Similarly in Wells's War novel Mr Britling Sees It Through (1916), the protagonist asks himself whether the War had done more than merely "unmask reality."45  And Graves cast doubt upon the truth of all myths of creation: 

                        Here now is chaos once again, 
                        Primeval mud, cold stones and rain. 

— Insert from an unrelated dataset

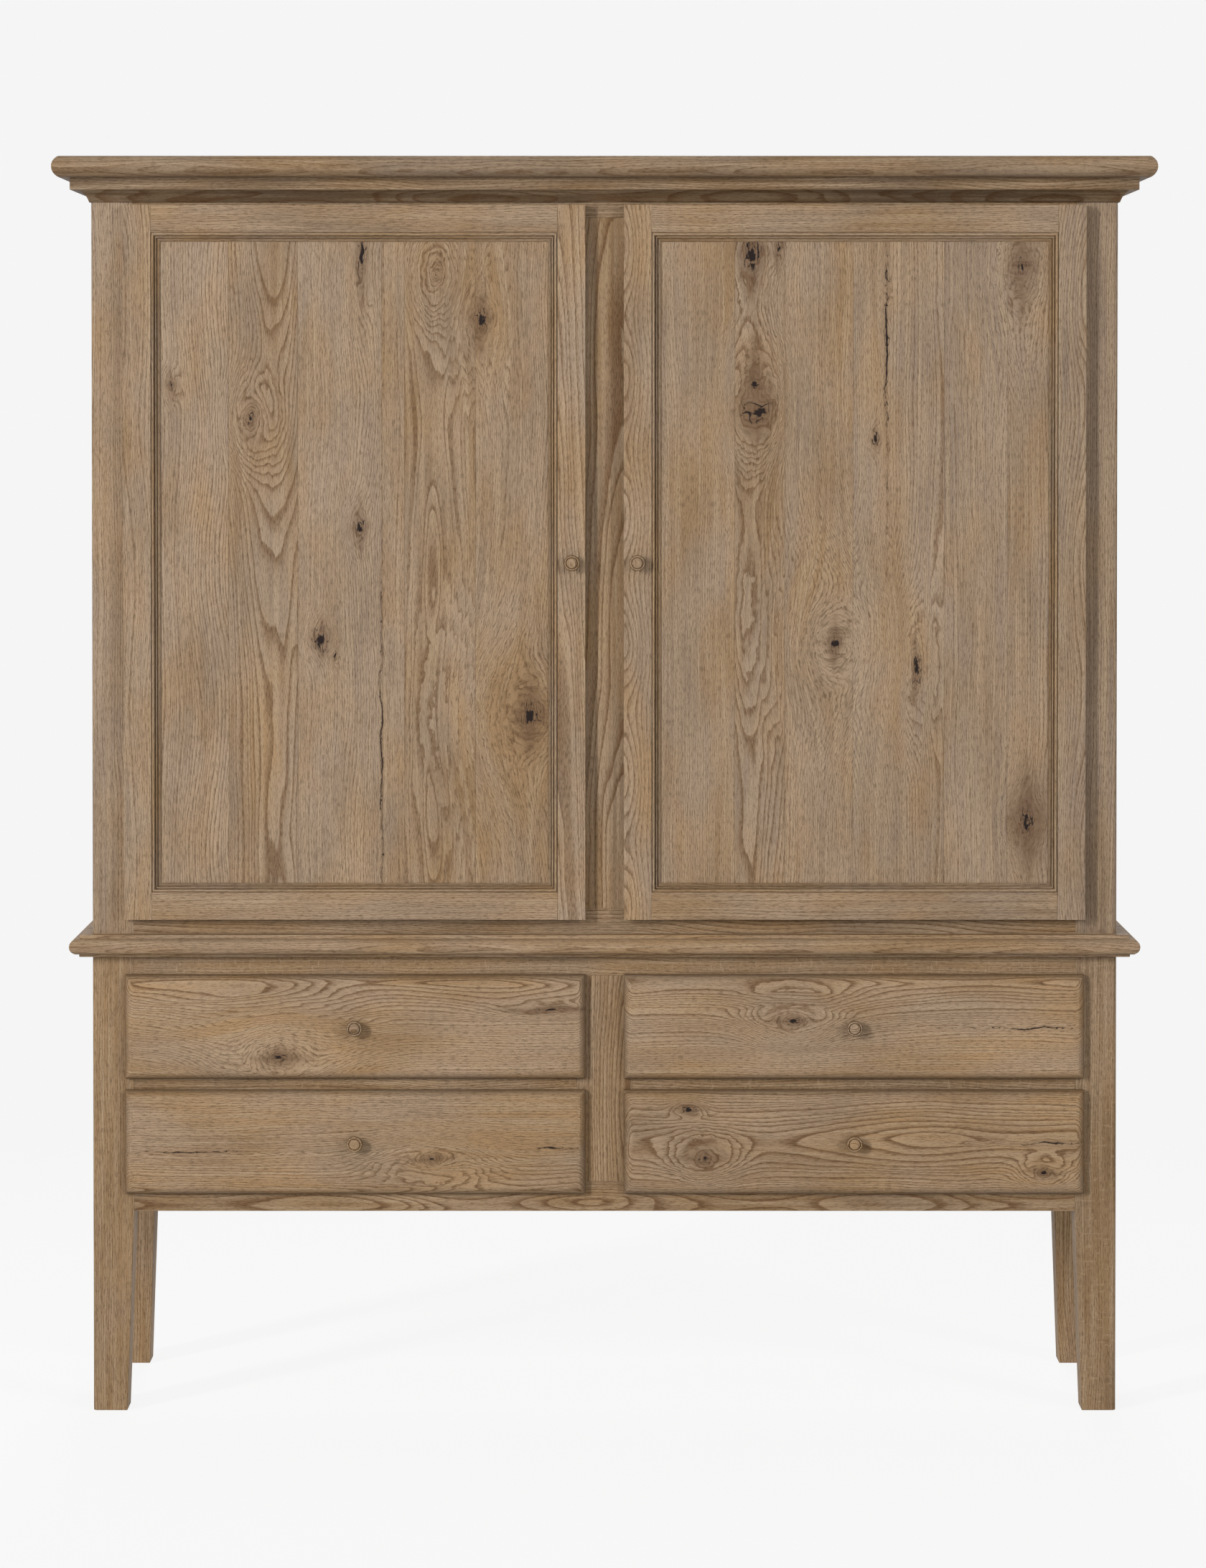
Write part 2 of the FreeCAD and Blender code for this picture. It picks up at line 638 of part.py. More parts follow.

    In their pessimistic view of man, however, Orwell's novels went a step beyond Wells's The Island of Dr Moreau (1896) and Conrad's Heart of Darkness (1902), with the War experience behind their back. Beyond evincing the anthropophagic and predatory nature of man chiefly from the natural cruelty of 'culturally unspoilt' children, they stressed their herding and hoarding instincts. George Bowling's Black Hand Gang and Big Brother's Young Spies are described in term of animal (especially wolf) packs that delight in hunting, roaming, creeping, torturing, and killing.46  The hunting instinct, which European civilization had only domesticated, would break all bounds when men and animals alike herded for war, Huns as well as non-Huns. The game would shed its rules and become brutal murder. In Siegfried Sassoon's fictionalized war memoirs, the George Sherston Trilogy, Memoirs of a Fox-Hunting Man (1928) was succeeded by Memoirs of an Infantry Soldier (1930). The transition appears natural, in George Sherston as well as his comrades in the trenches: "Dick's father was a very good man with a gun, so Dick used to say ..."47 In Ford Madox Ford's novel The Good Soldier (1915), a study of the society that produced the Great War, the titular hero is Edward Ashburnham, a landowner of a redundant and useless aristocracy in search of a renewal of its traditional sphere of activity: war. There is chaos lurking behind the conservative façade, ending in suicide, and the bookcase holds a gun instead of books.48 

    Not only hunting, but all games could be seen as temporarily domesticated battles. In the introduction to his best-selling anthology of War poems, The Muse in Arms (1917), E. B. Osborn called attention to the fact that "this stout old nation persists in thinking of war as a sport".49 In Wilfred Owen's poem 'Disabled' (MS 1917-18), a crippled soldier hears the voices of playing boys and remembers how he liked being cheered with a blood-smear down his leg after football, before a shell tore away both his legs. And the emotionally crippled soldier-speaker of Edward Thomas's poem 'Tears' (MS 1915) would cry, if cry he still could, when he remembers his former delight in watching a fox-hunt or a splendid military parade. Their sporting instincts had obviously driven both to volunteer for a War which cost the one his leg and the other his feelings.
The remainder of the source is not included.